If Ansari’s response to the story is sincere, he believed that there was consent; but was this ‘reasonable’? Is there any evidence of his taking ‘steps’ in order ‘to ascertain whether’ Grace really did consent?
In the absence of any such effort, his ‘belief’ may not be ‘reasonable’, the sexual touching not consensual, and the term ‘assault’ potentially applicable.
But I repeat, I’m not here to argue that it was an assault and that Ansari should be charged. My point is that those writers who have accused ‘Grace’/Babe of abusing the letter of the law have cast their stones rather wide of the mark.
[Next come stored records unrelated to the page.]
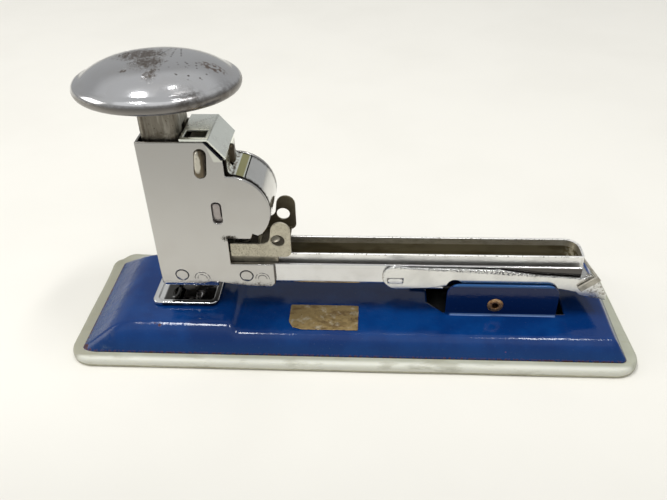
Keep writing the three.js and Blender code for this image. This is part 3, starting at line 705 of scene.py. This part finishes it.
def bent_tail(x, y, z):
    """The rear end of the magazine is bent a little: its far half sits further forward."""
    share = min(1.0, max(0.0, (x - 70.0) / 4.0))
    return x - share * 0.2 * (y + 8.5), y, z


def open_mesh(name, points, faces):
    """A mesh from points in millimetres, with its faces as they are given."""
    mesh = bpy.data.meshes.new(name)
    mesh.from_pydata([Vector(point) * MM for point in points], [], faces)
    return mesh


def mesh_of(name, points, faces):
    """A mesh from points in millimetres, with its faces turned outwards."""
    mesh = open_mesh(name, points, faces)
    with editing(mesh) as shape:
        bmesh.ops.recalc_face_normals(shape, faces=shape.faces)
    return mesh


def grid_faces(columns, rows):
    """Faces of a grid whose points are listed column by column."""
    corners = [i * (rows + 1) + j for i in range(columns) for j in range(rows)]
    return [(a, a + rows + 1, a + rows + 2, a + 1) for a in corners]


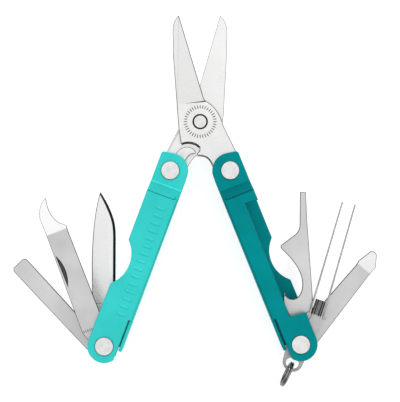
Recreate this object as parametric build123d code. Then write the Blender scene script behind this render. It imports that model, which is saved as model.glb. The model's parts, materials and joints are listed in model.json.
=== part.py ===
from build123d import *
import os

# A pocket folding multi tool, opened flat: two channel handles on a pair of scissors,
# with three tools fanned out of each handle.
# Millimetres. While it is drawn, the scissors pivot is the origin, +X is right, +Y is up
# towards the blade tips and Z = 0 is the plane in which the two scissor halves meet.

# handles: s runs from the scissors end to the tool end, t from the web to the open side
SPAN = 54.8            # scissors end pivot to tool pivot
LEFT_LEAN = 20.5       # degrees of each handle from straight down
RIGHT_LEAN = 22.0
SHANK_PIVOT = (8.8, 14.37)
SHEET = 1.0
WIDE_IN = 4.5          # half the inside height of the channel
NARROW_IN = 1.5        # half the inside height at the scissors end
WIDE_OUT = WIDE_IN + SHEET
NARROW_OUT = NARROW_IN + SHEET
JOGGLE_START = 4.6
JOGGLE_END = 7.6
WEB_OUT = 5.3
WEB_IN = WEB_OUT - SHEET
OPEN_EDGE = 4.25
LOWER_EDGE = 4.9
LOBE = 5.2
LEAF_START = 45.2
LEAF_EDGE = 3.95
BEND = 0.9

# pivots
SHAFT_R = 1.45
HOLE_R = 1.5
HEAD_R = 2.75
HEAD_H = 0.4
TANG_R = 3.9
WASHER_R = 2.5
CENTRE_HEAD_R = 1.93
CENTRE_POCKET_R = 2.1
POCKET_Z = 0.5
SHOULDER_TURN = 8.6
HALF = 1.2             # thickness of each scissor half
GAP = 0.02

# opening angle of each tool from its stowed place, at rest
FILE_OPEN = 41.8
KNIFE_OPEN = 22.8
DRIVER_OPEN = 68.0
OPENER_OPEN = 23.2
TWEEZER_OPEN = 41.0
PHILLIPS_OPEN = 62.7

# height band of each tool in the channels
FILE_Z = (3.5, 4.4)
TWEEZER_Z = (2.4, 3.45)
OPENER_Z = (1.25, 2.35)
BAIL_Z = (-0.4, 0.5)
DRIVER_Z = (-2.25, -1.25)
KNIFE_Z = (-3.35, -2.3)
PHILLIPS_Z = (-4.4, -3.4)

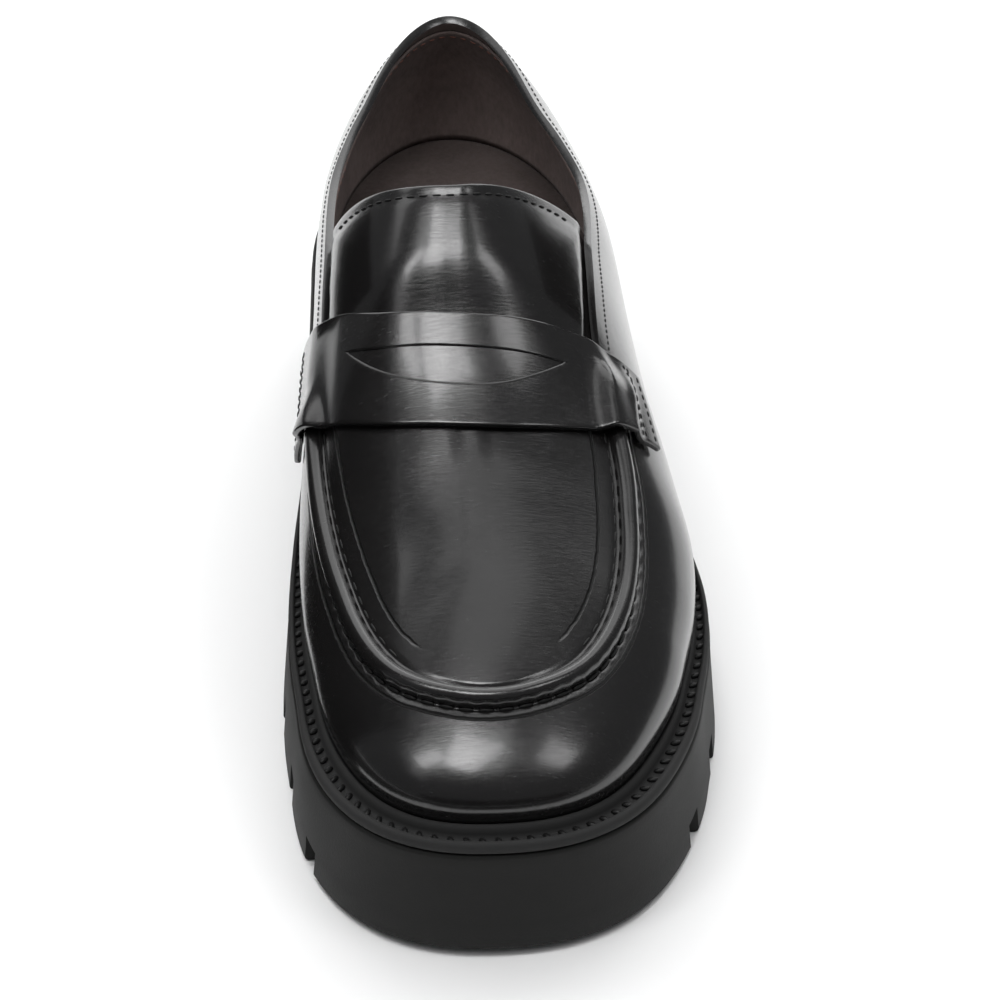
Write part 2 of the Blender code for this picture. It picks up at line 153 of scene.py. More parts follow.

If she had meant to accuse Ansari of sexual assault in a legal and formal sense (and I do not believe that she did), the letter of the law could actually have upheld her.
Whether any court would have actually convicted Ansari is another matter.
I find it interesting – almost amusing, nearly appalling – that both US and UK law offer definitions of sexual assault that are more progressive than those implicitly held by the three writers quoted above, two of whom at least consider their own thinking to be feminist.
I’ll be back soon to consider why this could be.